Оформляя выездные документы в ВЦСПС для редкого тогда индивидуального автотуризма по соцстранам, удалось побывать в Польше и ГДР, Чехословакии и Венгрии. За четырехнедельный отпуск разнообразных впечатлений накапливалось так много, что их хватало на одиннадцать долгих месяцев в четырех стенах кабинета. Самыми яркими, памятными и обидными из них для нас, советских, становились воспоминания о поездках по дорогам братских социалистических стран.
…От Москвы до Бреста ведет прекрасная дорога. По ней мы проезжали 1100 километров до границы Польши за полтора дня, с ночевкой в Минске. Деревни, которые иногда попадались на нашем пути на территории великого и могучего Советского Союза, поражали своей нищетой, неухоженностью и грязью. Редко в каком палисаднике можно было заметить куст георгинов или золотых шаров. Жители мужского и женского пола, бредущие по обочинам шоссе в деревнях, иногда в нетрезвом состоянии, были одинаково одеты в серые ватники и кирзовые или резиновые сапоги. Картина была удручающая, особенно в дождливую погоду. Иногда попадались велосипедисты, на багажниках которых прямо под дождем и брызгами грязи от проходящего транспорта были укреплены без всякого укрытия хотя бы газеткой буханки черного или серого хлеба. Только Минск – нарядный, ухоженный, чистый – являл собой исключение из унылого зрелища. Почти сразу за Минском, в районе железнодорожной станции Негорелое, в 1939 году проходила государственная граница СССР. После нее начиналась Западная Белоруссия. Она жила под советской властью на два десятка лет меньше, чем остальная территория Советского Союза к востоку от Негорелого. Сельский и поселковый ландшафт сразу чуть менялся в лучшую сторону. Дома были явно чище и ухоженнее, а дороги более гладкие.
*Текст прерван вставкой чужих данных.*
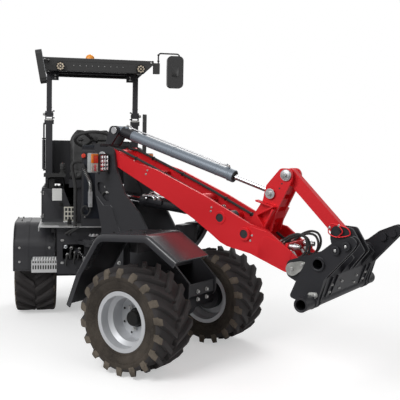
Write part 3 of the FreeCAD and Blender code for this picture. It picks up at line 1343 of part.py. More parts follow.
def steering_wheel():
    """Ring, hub and three spokes, drawn level and then leaned towards the seat."""
    body = new_body("steering_wheel")
    sketch = new_sketch(body, "ring_section", "XZ_Plane", ZERO)
    draw_circle(sketch, S.wheel_ring, ZERO, S.wheel_grip)
    revolve(body, sketch, "V_Axis")
    for index in range(3):
        spoke = new_sketch(body, f"spoke_{index}", "XY_Plane", -S.wheel_grip / 2)
        turn = math.radians(90 + 120 * index)
        across, up = math.cos(turn), math.sin(turn)
        reach = S.wheel_ring - 4
        wide = 16
        draw_outline(spoke, [
            (-up * wide, across * wide), (up * wide, -across * wide),
            (reach * across + up * wide, reach * up - across * wide),
            (reach * across - up * wide, reach * up + across * wide)])
        pad(body, spoke, S.wheel_grip * 0.8)
    flat_disc(body, "wheel_hub", ZERO, ZERO, 38, -22, 16)
    return body


def protective_frame():
    """Lower posts on the side boxes, and the part above the hinges that folds back."""
    lower = new_body("rops_lower")
    half, post = S.hoop_half, S.hoop_post
    middle = -S.hoop_x
    for hand, side in (("left", 1), ("right", -1)):
        ends = in_order((half - post / 2 - S.post_sleeve) * side, (half + post / 2 + S.post_sleeve) * side)
        box(lower, f"post_{hand}", (middle - post / 2 - S.post_sleeve, ends[0], S.box_top + S.fit_gap),
            (middle + post / 2 + S.post_sleeve, ends[1], S.hinge_z - 40))
        box(lower, f"hinge_seat_{hand}", (middle - post / 2, ends[0] - 12, S.hinge_z - 90),
            (middle + post / 2, ends[1] + 12, S.hinge_z - 50))
        for name, add in (("a", post / 2 + 2), ("b", -post / 2 - 12)):
            start = (half * side) + add
            box(lower, f"hinge_{name}_{hand}", (middle - post / 2, start, S.hinge_z - 90),
                (middle + post / 2, start + 10, S.hinge_z + 30))
        box(lower, f"post_foot_{hand}", (middle - 70, ends[0] - 10, S.box_top + S.fit_gap),
            (middle + 70, ends[1] + 10, S.box_top + 14))
        pin_ends = ((half * side) - post / 2 - 16, (half * side) + post / 2 + 16)
        side_disc(lower, f"hinge_pin_{hand}", middle, S.hinge_z, S.hinge_pin, pin_ends[0], pin_ends[1])
    # Gas strut beside the right post
    out = half + post / 2 + S.post_sleeve
    side = out + S.strut_radius + 2
    for name, low in (("low", S.hinge_z - 530), ("high", S.hinge_z - 96)):
        box(lower, f"strut_lug_{name}", (middle - 9, -side - 6, low), (middle + 9, -out + 2, low + 16))
    flat_disc(lower, "strut_tube", middle, -side, S.strut_radius, S.hinge_z - 515, S.hinge_z - 240)
    flat_disc(lower, "strut_rod", middle, -side, S.strut_rod, S.hinge_z - 245, S.hinge_z - 95)
    on_rear(lower)
    node(lower)

    upper = new_body("rops_upper")
    top = ROOF_UNDER - S.fit_gap
    for hand, side in (("left", 1), ("right", -1)):
        ends = in_order((half - post / 2) * side, (half + post / 2) * side)
        side_plate(upper, f"upper_post_{hand}", rectangle(middle - post / 2, middle + post / 2,
                   S.hinge_z - 24, top), ends[0], ends[1])
        ends = in_order((half - post / 2 - 62) * side, (half - post / 2 + 1) * side)
        box(upper, f"beam_box_{hand}", (middle - post / 2, ends[0], top - 62), (middle + post / 2, ends[1], top))
    between = half - S.rail_half - S.fit_gap
    box(upper, "upper_beam", (middle - post / 2, -between, top - 1), (middle + post / 2, between, top - 1 + post))
    side_bore(upper, "hinge_bore", middle, S.hinge_z, S.hinge_pin + S.pin_gap, -half - post, half + post)
    on_rear(upper)
    node(upper)


def seat_guard():
    """Sheet behind the seat, folded forward to the inner faces of the lower posts."""
    body = new_body("seat_guard")
    reach = S.hoop_half - S.hoop_post / 2 - S.post_sleeve - S.fit_gap
    rear, low = -S.guard_rear, S.box_top + 17
    front_plate(body, "guard_back", rectangle(-reach, reach, low, S.guard_top, 12), rear, rear + S.guard_sheet)
    for hand, side in (("left", 1), ("right", -1)):
        ends = in_order((reach - S.guard_sheet) * side, reach * side)
        side_plate(body, f"guard_wing_{hand}", [
            (rear + 1, low + 14), (-S.hoop_x, low), (-S.hoop_x, S.guard_top, 24), (rear + 1, S.guard_top - 14)],
            ends[0], ends[1])
    on_rear(body)
    return node(body)


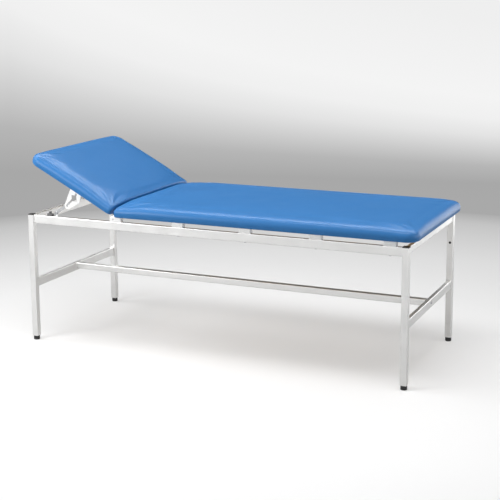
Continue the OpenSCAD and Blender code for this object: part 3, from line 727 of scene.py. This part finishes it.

Аккуратные костелы и церкви оставались неразрушенными, хотя и не всегда функционирующими.
Но вот машина минует пограничный мост, ведущий через Буг на польскую территорию. Осталось позади большое табло с надписью на польском языке: «Граница Паньства». И сразу резко меняется картина приграничных деревень. Аккуратные домики, за которыми стоят такие же аккуратные хозяйственные постройки. Дорожки из цементных плит или асфальтированные ведут от калитки к дому и другим постройкам. Заборы и сараи покрашены. Палисадники полны ярких цветов. Серой, унылой грязи нигде не видно. Люди одеты по-разному: кто в пестром, кто в рабочей одежде, но опрятно и аккуратно. В сапогах только те, кто только что вернулся с поля. Те, кто на улицах, – в туфельках или ботинках.
Мы бывали внутри городских и сельских домов многих польских, венгерских, чешских и немецких знакомых, в том числе и тех, с кем я учился в Академии общественных наук. В их жилищах царили идеальная чистота и порядок, даже когда мы вваливались к друзьям неожиданно. Добротная мебель, красивая посуда стояли буквально во всех квартирах. Интересно, что в деревенских домах было больше изделий народного декоративно-прикладного искусства – кувшинов, тарелок, вышивки с ярким национальным декором, – чем в квартирах чиновников и интеллигенции. При этом у сельских жителей это были не украшения интерьера, а хозяйственные предметы, которыми ежедневно пользовались.
Отмечу, что в нашей стране, которую в журналистские годы изъездил вдоль и поперек, я нигде не видел столь высокого уровня культуры быта, как в странах Восточной и Северной Европы. Лишь на Украине мотивы национального искусства использовались в домашней керамике и повседневной одежде, и то по преимуществу на селе.